Profesor Sheng Liu, autor nowego badania, podkreśla główny problem związany z tym podejściem: – Ignorowanie dynamiki ruchu podczas projektowania ścieżek rowerowych może niepotrzebnie pogorszyć zatory – podkreśla. Tymczasem bez solidnego planu czasami po prostu nie ma co liczyć na wzrost liczby rowerzystów.

Wszystko wskazuje na to, że nareszcie pojawił się lepszy sposób. Wspólnie z dwoma innymi naukowcami z Uniwersytetu w Toronto profesor Liu zebrał dane. Następnie odbyły się rozmowy z planistami miejskimi w Vancouver i Chicago, by opracować model, który pomoże władzom miejskim w wyborze optymalnych lokalizacji nowych ścieżek rowerowych.

– Nasz model jest narzędziem, które ułatwi władzom miejskim podejmowanie decyzji w zakresie projektowania nowych ścieżek rowerowych na podstawie dostępnych danych. Pomaga lepiej obliczyć i ocenić potencjalne korzyści i zagrożenia związane z budową, a w szczególności przewidzieć, czy w konsekwencji nastąpi poprawa, czy pogorszenie płynności ruchu drogowego oraz spadek emisji – wyjaśnia prof.
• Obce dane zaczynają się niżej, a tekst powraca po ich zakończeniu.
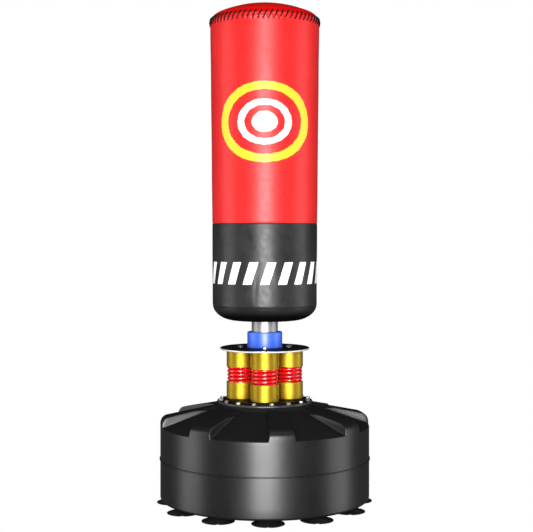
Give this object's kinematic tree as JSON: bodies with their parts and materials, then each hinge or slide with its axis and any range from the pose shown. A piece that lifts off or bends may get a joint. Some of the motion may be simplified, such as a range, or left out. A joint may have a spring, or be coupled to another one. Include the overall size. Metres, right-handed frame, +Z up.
{
  "type": "free standing punch bag",
  "caption": "Round padded punch bag on a steel tube, sprung on coil springs over a hollow ballast tank that stands on suction cups.",
  "frame": {"origin": "on the floor under the middle of the bag, at the height of the suction cup lips", "axes": "+Z up along the bag and the tube, -Y towards the front, +X to the right seen from the front"},
  "size_m": [0.6196, 0.6196, 1.432],
  "materials": {
    "base_plastic": "satin",
    "black_rubber": "satin",
    "black_steel": "satin",
    "zinc_steel": "satin",
    "brass_insert": "satin",
    "gold_steel": "gloss",
    "red_steel": "gloss",
    "blue_plastic": "gloss",
    "chrome_tube": "mirror",
    "black_plastic": "satin",
    "red_cover": "satin",
    "black_cover": "satin",
    "black_cord": "matte",
    "foam": "matte"
  },
  "bodies": {
    "base": {"base_tank": "base_plastic", "base_flange": "black_steel", "flange_bolts": "zinc_steel", "flange_inserts": "brass_insert", "spring_seat_plate": "black_steel", "lower_spring_cup_front": "gold_steel", "lower_spring_cup_right": "gold_steel", "lower_spring_cup_rear": "gold_steel", "lower_spring_cup_left": "gold_steel", "lower_column_bolts": "zinc_steel", "lower_column_nuts": "zinc_steel", "suction_cup_01": "black_rubber", "suction_cup_02": "black_rubber", "suction_cup_03": "black_rubber", "suction_cup_04": "black_rubber", "suction_cup_05": "black_rubber", "suction_cup_06": "black_rubber", "suction_cup_07": "black_rubber", "suction_cup_08": "black_rubber", "suction_cup_09": "black_rubber", "suction_cup_10": "black_rubber", "suction_cup_11": "black_rubber", "suction_cup_12": "black_rubber", "suction_cup_studs": "zinc_steel"},
    "springs": {"spring_front": "red_steel", "spring_right": "red_steel", "spring_rear": "red_steel", "spring_left": "red_steel"},
    "upper": {"top_plate": "black_steel", "upper_spring_cup_front": "gold_steel", "upper_spring_cup_right": "gold_steel", "upper_spring_cup_rear": "gold_steel", "upper_spring_cup_left": "gold_steel", "upper_column_bolts": "zinc_steel", "upper_column_nuts": "zinc_steel", "tube_spigot": "zinc_steel", "blue_collar": "blue_plastic", "centre_tube": "chrome_tube", "tube_end_cap": "black_plastic", "bag_liner": "black_plastic", "foam_core": "foam", "foam_outer": "foam", "cover_red": "red_cover", "cover_black": "black_cover", "top_panel": "red_cover", "top_foam_pad": "foam", "top_stitching": "black_cord", "bag_bottom_cap": "black_plastic"},
    "filler_plug": {"fill_plug": "base_plastic", "fill_plug_gasket": "black_rubber"}
  },
  "joints": [
    {"name": "lean_fore_aft", "type": "hinge", "parent": "base", "child": "springs", "pos_m": [0, 0, 0.3685], "axis": [1, 0, 0], "range_deg": [-12, 12], "stiffness_Nm_per_rad": 1500, "deforming": ["spring_front", "spring_right", "spring_rear", "spring_left"]},
    {"name": "lean_sideways", "type": "hinge", "parent": "springs", "child": "upper", "pos_m": [0, 0, 0.3685], "axis": [0, 1, 0], "range_deg": [-12, 12], "stiffness_Nm_per_rad": 1500, "deforming": ["spring_front", "spring_right", "spring_rear", "spring_left"]},
    {"name": "fill_plug_lift", "type": "slide", "parent": "base", "child": "filler_plug", "axis": [0, 0, 1], "range_m": [0, 0.06]}
  ]
}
Liu.

Więcej rowerów, krótszy czas podróży, niższe emisje

Nowy model wykorzystuje rzeczywiste dane dotyczące ruchu w mieście i mobilności osób dojeżdżających do pracy – by przewidzieć, jak lokalizacja nowych ścieżek rowerowych wpłynie zarówno na ruch rowerowy, jak i samochodowy. Szacuje zmiany w czasie jazdy na podstawie natężenia ruchu, cech drogi i lokalizacji ścieżek rowerowych. Przewiduje również atrakcyjność danej trasy dla rowerzystów i kierowców.
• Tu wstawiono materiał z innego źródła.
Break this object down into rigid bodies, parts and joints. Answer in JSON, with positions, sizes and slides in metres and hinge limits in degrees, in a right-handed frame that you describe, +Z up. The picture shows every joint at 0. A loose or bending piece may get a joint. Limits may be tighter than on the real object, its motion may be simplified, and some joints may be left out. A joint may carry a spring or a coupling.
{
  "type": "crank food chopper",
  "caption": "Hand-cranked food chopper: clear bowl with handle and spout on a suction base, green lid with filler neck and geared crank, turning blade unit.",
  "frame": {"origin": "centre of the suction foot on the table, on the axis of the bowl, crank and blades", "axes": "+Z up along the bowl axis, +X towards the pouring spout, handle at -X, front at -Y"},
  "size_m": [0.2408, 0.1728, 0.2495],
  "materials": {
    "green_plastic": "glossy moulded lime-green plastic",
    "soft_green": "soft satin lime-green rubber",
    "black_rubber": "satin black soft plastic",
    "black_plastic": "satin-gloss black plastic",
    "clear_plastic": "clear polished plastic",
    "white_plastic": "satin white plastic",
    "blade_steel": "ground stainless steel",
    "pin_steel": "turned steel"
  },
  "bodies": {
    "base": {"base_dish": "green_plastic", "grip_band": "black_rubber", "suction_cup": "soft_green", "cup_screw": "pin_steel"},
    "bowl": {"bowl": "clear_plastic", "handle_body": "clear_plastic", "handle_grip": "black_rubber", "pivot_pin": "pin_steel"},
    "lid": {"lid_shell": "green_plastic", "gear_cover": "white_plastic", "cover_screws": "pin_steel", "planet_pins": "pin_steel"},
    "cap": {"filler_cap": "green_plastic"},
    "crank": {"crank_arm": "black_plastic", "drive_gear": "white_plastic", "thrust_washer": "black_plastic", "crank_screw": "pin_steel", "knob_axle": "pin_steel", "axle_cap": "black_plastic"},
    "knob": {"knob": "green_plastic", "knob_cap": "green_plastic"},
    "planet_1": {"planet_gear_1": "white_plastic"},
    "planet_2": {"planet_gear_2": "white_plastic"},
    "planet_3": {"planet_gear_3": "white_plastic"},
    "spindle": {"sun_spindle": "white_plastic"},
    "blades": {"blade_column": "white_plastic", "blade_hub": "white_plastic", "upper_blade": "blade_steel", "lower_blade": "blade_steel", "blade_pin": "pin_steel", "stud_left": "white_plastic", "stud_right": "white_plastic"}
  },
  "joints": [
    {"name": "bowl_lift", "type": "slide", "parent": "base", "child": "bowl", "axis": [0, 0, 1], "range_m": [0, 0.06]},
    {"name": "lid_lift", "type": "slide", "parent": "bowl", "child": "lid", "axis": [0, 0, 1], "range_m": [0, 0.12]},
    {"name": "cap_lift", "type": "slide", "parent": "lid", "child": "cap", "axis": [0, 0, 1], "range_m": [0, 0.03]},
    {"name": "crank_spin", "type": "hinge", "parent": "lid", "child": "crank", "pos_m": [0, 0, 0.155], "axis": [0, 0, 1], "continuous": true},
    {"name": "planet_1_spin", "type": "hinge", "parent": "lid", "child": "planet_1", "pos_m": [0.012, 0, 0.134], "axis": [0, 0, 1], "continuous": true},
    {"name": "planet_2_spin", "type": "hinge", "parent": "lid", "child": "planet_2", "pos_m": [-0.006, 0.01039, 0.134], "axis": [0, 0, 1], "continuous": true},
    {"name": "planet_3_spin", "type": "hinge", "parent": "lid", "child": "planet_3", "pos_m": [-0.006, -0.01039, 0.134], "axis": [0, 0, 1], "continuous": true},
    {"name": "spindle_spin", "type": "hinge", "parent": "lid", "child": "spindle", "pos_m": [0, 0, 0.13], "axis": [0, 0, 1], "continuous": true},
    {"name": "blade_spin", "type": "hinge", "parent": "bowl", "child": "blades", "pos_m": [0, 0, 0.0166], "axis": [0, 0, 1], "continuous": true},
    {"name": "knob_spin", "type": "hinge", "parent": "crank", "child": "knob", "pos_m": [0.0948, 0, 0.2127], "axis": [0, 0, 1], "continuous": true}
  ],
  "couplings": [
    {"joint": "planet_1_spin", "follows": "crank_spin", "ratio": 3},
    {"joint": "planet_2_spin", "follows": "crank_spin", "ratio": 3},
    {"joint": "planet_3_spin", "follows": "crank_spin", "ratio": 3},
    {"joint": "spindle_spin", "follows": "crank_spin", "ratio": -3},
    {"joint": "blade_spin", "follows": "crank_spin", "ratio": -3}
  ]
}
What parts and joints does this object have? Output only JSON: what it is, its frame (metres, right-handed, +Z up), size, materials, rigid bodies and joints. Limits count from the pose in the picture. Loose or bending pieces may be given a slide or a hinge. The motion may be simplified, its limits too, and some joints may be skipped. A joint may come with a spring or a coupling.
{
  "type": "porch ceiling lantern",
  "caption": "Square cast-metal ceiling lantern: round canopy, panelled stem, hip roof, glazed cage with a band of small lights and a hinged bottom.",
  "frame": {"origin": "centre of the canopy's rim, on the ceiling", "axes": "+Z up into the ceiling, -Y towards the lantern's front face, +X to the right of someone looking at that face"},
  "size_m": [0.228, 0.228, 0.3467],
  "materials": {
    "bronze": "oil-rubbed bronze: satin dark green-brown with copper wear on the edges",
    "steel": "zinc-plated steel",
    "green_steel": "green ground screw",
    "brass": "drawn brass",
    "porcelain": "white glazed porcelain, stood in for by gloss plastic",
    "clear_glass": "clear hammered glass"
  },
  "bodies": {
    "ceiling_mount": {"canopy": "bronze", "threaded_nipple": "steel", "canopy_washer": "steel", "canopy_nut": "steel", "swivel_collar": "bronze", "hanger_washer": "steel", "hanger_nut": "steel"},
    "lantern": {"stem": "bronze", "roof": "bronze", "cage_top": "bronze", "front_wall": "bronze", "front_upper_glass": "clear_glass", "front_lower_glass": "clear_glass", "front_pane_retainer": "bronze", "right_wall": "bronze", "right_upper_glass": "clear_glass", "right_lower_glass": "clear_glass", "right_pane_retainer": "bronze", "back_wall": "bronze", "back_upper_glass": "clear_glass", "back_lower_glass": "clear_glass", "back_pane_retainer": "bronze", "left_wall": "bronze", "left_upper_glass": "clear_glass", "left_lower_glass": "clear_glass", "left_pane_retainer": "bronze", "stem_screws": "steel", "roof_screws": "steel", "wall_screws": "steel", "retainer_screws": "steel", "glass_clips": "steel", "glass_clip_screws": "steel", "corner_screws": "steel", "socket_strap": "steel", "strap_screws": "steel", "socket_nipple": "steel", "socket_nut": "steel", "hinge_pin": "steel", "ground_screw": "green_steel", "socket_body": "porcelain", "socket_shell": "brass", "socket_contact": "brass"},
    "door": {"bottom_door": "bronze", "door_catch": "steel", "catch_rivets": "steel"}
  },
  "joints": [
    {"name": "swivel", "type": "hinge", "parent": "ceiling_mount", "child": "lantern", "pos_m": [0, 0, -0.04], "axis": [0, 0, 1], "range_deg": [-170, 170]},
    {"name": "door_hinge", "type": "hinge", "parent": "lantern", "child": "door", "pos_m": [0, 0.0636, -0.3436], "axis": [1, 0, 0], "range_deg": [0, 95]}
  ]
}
Po przeanalizowaniu wszystkich czynników narzędzie wskazuje, z których dróg rowerzyści będą korzystać najczęściej i w których miejscach wprowadzenie ścieżek rowerowych pomoże rozładować korki. Naukowcy przetestowali model na jednym z najbardziej zatłoczonych miast w Stanach Zjednoczonych. Chicago, podobnie jak inne ośrodki miejskie, stoi przed wyzwaniem, jakim jest znalezienie odpowiednich proporcji podziału przestrzeni ulicznej pomiędzy rowery i samochody – bez negatywnych konsekwencji dla ruchu.
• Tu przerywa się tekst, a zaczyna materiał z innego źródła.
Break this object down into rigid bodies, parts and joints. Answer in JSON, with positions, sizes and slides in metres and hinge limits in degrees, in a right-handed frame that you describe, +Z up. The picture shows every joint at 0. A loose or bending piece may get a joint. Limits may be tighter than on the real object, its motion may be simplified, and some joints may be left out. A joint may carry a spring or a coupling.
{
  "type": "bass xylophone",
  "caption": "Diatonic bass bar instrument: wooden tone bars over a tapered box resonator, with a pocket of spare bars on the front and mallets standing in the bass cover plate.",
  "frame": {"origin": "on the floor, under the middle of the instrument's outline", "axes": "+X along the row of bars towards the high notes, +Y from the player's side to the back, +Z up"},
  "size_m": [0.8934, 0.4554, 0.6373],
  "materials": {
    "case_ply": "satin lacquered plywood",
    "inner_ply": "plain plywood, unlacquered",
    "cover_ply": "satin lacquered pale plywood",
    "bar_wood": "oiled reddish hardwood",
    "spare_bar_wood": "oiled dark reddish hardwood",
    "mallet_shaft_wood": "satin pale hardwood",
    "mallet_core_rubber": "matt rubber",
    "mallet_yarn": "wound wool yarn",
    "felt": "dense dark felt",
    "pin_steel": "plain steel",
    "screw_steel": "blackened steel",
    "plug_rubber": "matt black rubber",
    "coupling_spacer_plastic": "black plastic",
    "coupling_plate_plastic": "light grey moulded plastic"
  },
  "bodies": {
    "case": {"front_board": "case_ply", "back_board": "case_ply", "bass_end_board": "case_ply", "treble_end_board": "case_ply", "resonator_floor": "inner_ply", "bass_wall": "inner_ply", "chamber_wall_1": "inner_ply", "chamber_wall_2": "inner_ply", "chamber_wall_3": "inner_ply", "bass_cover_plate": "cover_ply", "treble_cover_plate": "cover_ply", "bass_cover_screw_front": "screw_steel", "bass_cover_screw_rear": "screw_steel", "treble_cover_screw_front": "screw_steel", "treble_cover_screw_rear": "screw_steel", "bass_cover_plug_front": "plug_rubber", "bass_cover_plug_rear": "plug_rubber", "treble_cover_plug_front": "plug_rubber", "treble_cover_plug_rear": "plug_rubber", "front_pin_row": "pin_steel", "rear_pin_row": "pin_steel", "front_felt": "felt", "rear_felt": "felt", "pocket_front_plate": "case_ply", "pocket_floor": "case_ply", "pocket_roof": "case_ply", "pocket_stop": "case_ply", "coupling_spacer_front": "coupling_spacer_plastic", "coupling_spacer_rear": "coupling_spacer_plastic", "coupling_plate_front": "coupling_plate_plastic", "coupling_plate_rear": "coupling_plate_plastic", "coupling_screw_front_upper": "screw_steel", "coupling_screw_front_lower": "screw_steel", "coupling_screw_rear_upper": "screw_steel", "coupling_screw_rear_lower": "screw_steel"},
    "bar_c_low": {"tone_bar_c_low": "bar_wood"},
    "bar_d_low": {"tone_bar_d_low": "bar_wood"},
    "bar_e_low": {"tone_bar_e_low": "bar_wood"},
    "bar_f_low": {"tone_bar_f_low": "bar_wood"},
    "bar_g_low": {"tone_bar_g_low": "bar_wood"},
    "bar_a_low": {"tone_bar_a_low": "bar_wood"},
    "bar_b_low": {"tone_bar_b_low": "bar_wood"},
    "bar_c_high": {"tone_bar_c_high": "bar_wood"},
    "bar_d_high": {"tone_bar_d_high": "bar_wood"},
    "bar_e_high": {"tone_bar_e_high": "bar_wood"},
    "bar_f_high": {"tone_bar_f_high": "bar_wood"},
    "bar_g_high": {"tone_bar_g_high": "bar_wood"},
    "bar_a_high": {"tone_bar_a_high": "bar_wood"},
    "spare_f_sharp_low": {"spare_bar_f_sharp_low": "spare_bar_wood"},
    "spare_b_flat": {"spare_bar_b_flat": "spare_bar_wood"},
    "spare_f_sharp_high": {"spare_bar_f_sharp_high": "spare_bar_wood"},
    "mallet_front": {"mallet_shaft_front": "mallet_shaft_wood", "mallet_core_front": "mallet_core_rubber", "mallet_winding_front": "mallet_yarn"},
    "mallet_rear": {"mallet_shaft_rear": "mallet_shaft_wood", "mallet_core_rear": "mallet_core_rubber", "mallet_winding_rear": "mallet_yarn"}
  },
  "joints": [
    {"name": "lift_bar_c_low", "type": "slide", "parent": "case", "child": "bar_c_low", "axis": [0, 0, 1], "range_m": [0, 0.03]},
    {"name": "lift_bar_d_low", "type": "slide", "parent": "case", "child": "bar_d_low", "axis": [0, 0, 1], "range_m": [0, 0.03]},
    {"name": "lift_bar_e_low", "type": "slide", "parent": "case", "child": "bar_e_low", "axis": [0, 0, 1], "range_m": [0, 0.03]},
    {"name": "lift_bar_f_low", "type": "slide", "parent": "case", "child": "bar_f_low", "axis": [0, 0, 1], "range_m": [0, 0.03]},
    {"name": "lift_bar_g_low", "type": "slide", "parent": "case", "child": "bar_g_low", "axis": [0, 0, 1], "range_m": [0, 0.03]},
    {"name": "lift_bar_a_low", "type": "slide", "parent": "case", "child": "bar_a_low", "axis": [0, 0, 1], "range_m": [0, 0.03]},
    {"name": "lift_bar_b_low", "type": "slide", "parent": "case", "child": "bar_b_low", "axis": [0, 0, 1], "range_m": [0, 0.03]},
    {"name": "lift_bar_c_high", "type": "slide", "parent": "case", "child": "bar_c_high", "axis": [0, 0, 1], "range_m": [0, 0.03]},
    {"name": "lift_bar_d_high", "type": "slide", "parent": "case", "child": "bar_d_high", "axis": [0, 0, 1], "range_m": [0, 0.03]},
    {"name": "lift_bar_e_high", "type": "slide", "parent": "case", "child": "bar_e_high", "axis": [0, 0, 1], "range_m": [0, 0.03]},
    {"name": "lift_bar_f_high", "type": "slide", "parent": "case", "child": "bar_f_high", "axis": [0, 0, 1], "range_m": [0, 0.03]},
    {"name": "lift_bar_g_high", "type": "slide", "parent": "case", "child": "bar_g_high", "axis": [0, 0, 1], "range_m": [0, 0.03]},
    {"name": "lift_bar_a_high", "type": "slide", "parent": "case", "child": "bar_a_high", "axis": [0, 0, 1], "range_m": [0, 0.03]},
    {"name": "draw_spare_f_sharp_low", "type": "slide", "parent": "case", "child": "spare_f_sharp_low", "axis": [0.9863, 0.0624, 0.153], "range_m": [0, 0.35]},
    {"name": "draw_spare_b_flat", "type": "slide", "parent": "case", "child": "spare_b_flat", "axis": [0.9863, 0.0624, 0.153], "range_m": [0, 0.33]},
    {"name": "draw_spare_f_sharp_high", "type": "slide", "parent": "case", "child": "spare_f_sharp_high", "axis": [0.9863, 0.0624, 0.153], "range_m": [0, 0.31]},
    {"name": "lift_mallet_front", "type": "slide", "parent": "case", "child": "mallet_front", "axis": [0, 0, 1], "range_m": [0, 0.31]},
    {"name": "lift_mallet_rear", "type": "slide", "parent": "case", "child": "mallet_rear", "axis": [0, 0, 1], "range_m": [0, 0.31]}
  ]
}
Narzędzie dostarczyło obiecujących prognoz. Wprowadzenie 40 kilometrów nowych ścieżek zwiększyłoby liczbę rowerzystów w centrum miasta z 3,6 proc. do 6,1 proc. Czas jazdy wydłużyłby się o nie więcej niż 9,4 proc.

– Wraz z rozbudową ścieżek rowerowych na niektórych drogach mogą pojawić się większe korki, a na innych ruch może ulec poprawie. Stwierdziliśmy, że w ramach proponowanego planu rozbudowy na poziomie całej sieci ogólny czas podróży dla wszystkich osób dojeżdżających do pracy ulegnie skróceniu. Oznacza to również niższe emisje – wyjaśnia prof. Liu.

Niech przemówią dane

Ścieżki rowerowe często wywołują gorące spory. Niektórzy twierdzą, że spowalniają ruch uliczny. Inni – że są przyszłością czystych, zdrowych miast. Profesor Liu podsuwa trzecie rozwiązanie: – Powinniśmy oddać głos danym i zastosować naukowe podejście. Usunięcie ścieżek rowerowych nie rozwiąże problemu korków – co więcej, najprawdopodobniej by je nasiliło.